Funds have the following directions, which are provision of strict state accounting of the museum funds of The Nazarbayev Center, ensuring its legal protection and creating conditions for studying and rational use of museum values. The organization of the secondary state account and ensuring safety of museum values, identification of the museum subjects and the museum collections, directed on systematic replenishment (acquisition) of funds by profile. Studying and preservation of historical and cultural monuments, promotion and dissemination of knowledge about them.
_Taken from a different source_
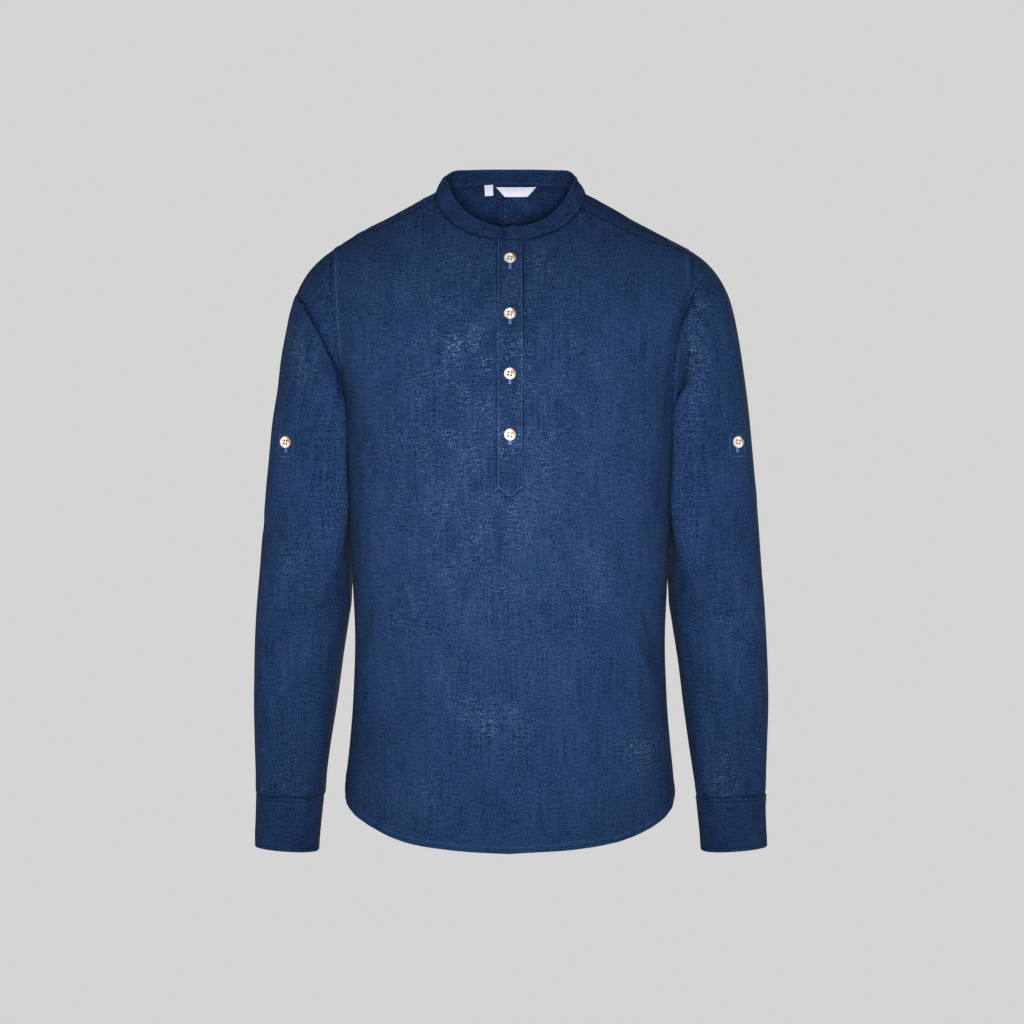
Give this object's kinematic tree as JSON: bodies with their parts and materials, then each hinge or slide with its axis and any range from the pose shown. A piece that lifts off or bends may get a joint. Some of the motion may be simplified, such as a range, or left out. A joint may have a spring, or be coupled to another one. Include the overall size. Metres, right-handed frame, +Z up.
{
  "type": "mandarin collar shirt",
  "caption": "Long-sleeved popover shirt with a low standing band collar, a short pointed button placket, a yoke, buttoned cuffs and a curved hem, in its worn form.",
  "frame": {"origin": "on the centre line, midway between the two points where the collar seam meets the shoulders, where a wearer's neck and shoulders hold the shirt", "axes": "+Z up along the body, -Y out of the front, +X towards the wearer's left sleeve"},
  "size_m": [0.5754, 0.2389, 0.7725],
  "materials": {
    "cloth": "dark blue slubby linen and cotton, plain weave, matt",
    "button": "pearly off-white with a brown streak, polished",
    "label": "bare woven satin, pale"
  },
  "bodies": {
    "root": {"front": "cloth", "back": "cloth", "yoke": "cloth", "collar_band": "cloth", "placket_over": "cloth", "placket_under": "cloth", "sleeve_left": "cloth", "sleeve_right": "cloth", "cuff_left": "cloth", "cuff_right": "cloth", "sleeve_placket_left": "cloth", "sleeve_placket_right": "cloth", "neck_label": "label", "size_label": "label", "button_front_1": "button", "button_front_2": "button", "button_front_3": "button", "button_front_4": "button", "button_sleeve_left": "button", "button_sleeve_right": "button", "button_cuff_left": "button", "button_cuff_right": "button"}
  },
  "joints": []
}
=== Restoration department ===
The Service operates three sectors,

- restoration of metal, wood, leather and bone goods. It restores leather, bone, and metal. During the restoration also carried out technical work: welding, turning, casting, molding, sanding, as well as work with chemicals.
- restoration of paintings, drawings and ceramics. It carries out restoration of oil painting, mixed painting techniques, graphics, porcelain and earthenware, ceramics (archaeological items and household items), paper (restoration of written sources and photos, mat making, restoration of books).
- restoration of materials and carpet-felt products - hands and machine restoration, computer embroidery, restoration of rarities, production of souvenirs, sewing slipcovers, sewing different products.
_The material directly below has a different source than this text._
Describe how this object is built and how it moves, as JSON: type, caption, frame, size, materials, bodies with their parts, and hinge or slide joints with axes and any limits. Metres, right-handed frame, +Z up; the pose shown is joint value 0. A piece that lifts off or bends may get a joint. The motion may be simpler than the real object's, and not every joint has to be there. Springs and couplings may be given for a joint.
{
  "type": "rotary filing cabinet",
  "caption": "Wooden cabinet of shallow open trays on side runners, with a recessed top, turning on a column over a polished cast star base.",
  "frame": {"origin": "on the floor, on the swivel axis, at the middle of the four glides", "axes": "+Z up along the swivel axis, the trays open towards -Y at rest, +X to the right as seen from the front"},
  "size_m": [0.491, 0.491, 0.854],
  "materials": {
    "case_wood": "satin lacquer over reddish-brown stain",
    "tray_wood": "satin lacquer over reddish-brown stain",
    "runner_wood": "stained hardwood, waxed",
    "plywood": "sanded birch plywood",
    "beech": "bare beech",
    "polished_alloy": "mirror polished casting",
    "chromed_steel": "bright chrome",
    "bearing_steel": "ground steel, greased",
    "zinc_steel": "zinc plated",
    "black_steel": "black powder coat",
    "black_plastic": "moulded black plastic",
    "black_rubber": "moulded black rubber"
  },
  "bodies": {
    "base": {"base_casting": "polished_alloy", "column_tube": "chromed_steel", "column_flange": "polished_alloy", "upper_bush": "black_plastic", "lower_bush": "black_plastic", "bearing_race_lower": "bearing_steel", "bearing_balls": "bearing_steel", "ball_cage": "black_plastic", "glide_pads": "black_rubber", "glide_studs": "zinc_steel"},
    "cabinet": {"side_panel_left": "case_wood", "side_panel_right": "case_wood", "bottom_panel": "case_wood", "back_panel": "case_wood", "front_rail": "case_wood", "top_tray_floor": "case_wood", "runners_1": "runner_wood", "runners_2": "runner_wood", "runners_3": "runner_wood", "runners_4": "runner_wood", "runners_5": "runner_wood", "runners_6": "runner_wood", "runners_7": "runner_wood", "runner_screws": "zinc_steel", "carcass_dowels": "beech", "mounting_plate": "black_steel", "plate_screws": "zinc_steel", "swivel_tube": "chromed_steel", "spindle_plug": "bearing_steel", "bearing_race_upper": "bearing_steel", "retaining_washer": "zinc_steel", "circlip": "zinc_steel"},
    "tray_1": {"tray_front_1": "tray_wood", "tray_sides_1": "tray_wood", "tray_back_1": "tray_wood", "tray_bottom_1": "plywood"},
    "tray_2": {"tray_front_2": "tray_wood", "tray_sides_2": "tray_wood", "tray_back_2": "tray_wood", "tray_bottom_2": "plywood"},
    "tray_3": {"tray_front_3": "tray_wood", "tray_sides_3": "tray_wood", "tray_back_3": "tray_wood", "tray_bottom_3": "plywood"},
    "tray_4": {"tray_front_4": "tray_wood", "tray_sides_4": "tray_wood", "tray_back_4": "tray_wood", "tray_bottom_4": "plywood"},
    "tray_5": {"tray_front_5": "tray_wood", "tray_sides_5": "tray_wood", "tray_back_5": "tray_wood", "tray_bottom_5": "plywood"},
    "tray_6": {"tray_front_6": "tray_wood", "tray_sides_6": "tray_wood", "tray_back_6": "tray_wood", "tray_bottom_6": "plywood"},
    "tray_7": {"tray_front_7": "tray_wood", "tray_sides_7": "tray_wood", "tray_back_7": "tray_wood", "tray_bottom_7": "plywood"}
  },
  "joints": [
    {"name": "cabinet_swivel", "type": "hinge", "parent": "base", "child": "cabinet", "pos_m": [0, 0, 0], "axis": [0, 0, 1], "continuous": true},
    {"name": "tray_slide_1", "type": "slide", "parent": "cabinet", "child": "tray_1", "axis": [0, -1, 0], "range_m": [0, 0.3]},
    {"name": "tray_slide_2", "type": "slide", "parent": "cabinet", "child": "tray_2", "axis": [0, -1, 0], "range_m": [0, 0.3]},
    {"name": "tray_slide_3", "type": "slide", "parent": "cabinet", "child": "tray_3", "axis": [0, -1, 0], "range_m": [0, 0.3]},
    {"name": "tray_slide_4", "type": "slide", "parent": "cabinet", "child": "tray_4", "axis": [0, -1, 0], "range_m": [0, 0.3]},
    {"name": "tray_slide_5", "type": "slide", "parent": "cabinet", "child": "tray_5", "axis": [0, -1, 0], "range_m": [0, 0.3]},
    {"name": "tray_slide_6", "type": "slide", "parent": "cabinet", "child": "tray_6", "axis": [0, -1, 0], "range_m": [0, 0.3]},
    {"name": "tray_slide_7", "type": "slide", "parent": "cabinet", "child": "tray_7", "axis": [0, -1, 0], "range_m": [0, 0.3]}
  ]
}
==Expository, Excursion and Exhibition Security Service==
This service is an independent division of the center. It includes three departments

- Expository
- Excursion
- Exhibition Eecurity

The Expository Department creates and stages exhibitions, both in Kazakhstan and abroad, with similar institutions, museums, libraries, research and educational centers.

The Excursion Department organizes educational excursions for children . The department runs excursions in Kazakh, Russian, English, German, Chinese and Turkic languages. It also conducts research and education programs.

In addition, the main course of work of the department includes preparation of guidelines and texts on topics of museum exhibitions and fairs, realization of excursions programs, organization of tours, lectures, exhibitions and events at the museum.